Откликнувшись на смерть Бродского, Томас Венцлова сказал:
«Он умер в январе, в начале года. Эти слова, написанные Бродским более тридцати лет тому назад, в стихах Томасу Стернсу Элиоту, оказались словами о себе самом. Повторяя их, мы лишний раз осознаем, что поэты не умирают. Иосиф Бродский просто ушел туда, где он встретит Элиота и Одена, Ахматову и Донна, Овидия и Проперция — тех, с кем он на равных разговаривал при жизни».
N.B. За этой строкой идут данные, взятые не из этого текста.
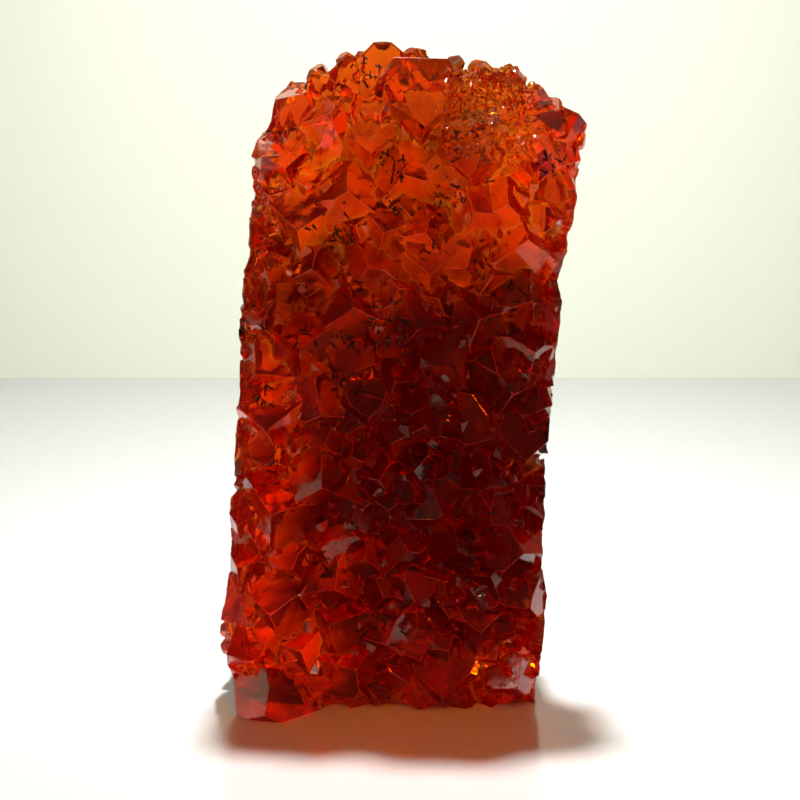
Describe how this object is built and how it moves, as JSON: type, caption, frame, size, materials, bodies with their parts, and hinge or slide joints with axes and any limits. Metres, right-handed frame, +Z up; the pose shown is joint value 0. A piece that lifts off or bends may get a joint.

У него была поразительная судьба — возможно, наиболее поразительная в русской литературе. Иосиф Бродский рос в ту пору, когда высокая трагедия, на которую была столь щедра первая половина XX столетия, казалось бы, сменилась сокрушительным безвыходным абсурдом. Приняв абсурд как данность и точку отчета, он сумел построить на пустоте огромное поэтическое здание, восстановить непрерывность убитой культуры, более того — снова открыть ее миру. В этом ему, несомненно, помог родной Петербург — единственный, пожалуй, город Восточной Европы, жителю которого трудно ощущать свою второсортность перед лицом Запада или испытывать к нему высокомерную враждебность, а вести с Западом диалог естественно. Он принял как свои Венецию, Рим и Нью-Йорк, и эти города приняли его как своего достойного гражданина, но он до конца остался петербуржцем, как Данте остался флорентийцем.
На бредовую систему, окружавшую его в юности, он с самого начала реагировал наиболее достойным образом, а именно — великолепным презрением. Он твердо знал, что империя культуры и языка есть нечто несравненно более могущественное, — да и более требовательное, — чем любые исторические империи. Поэтому он оказался несовместимым с той империей, в которой ему пришлось родиться. Это кончилось изгнанием — что, возможно, не менее трудно для поэта, чем физическая гибель, но всегда предпочтительнее для его читателя. В изгнании Бродский написал свои главные вещи. Он был окружен друзьями, в последние годы судьба дала ему и личное счастье. Одиночество все же сопровождало его. Он постоянно уходил — от литературных клише, от своей прежней манеры, от многих читателей и почитателей — и, наконец, ушел из мира. Не ушел он только от русского языка.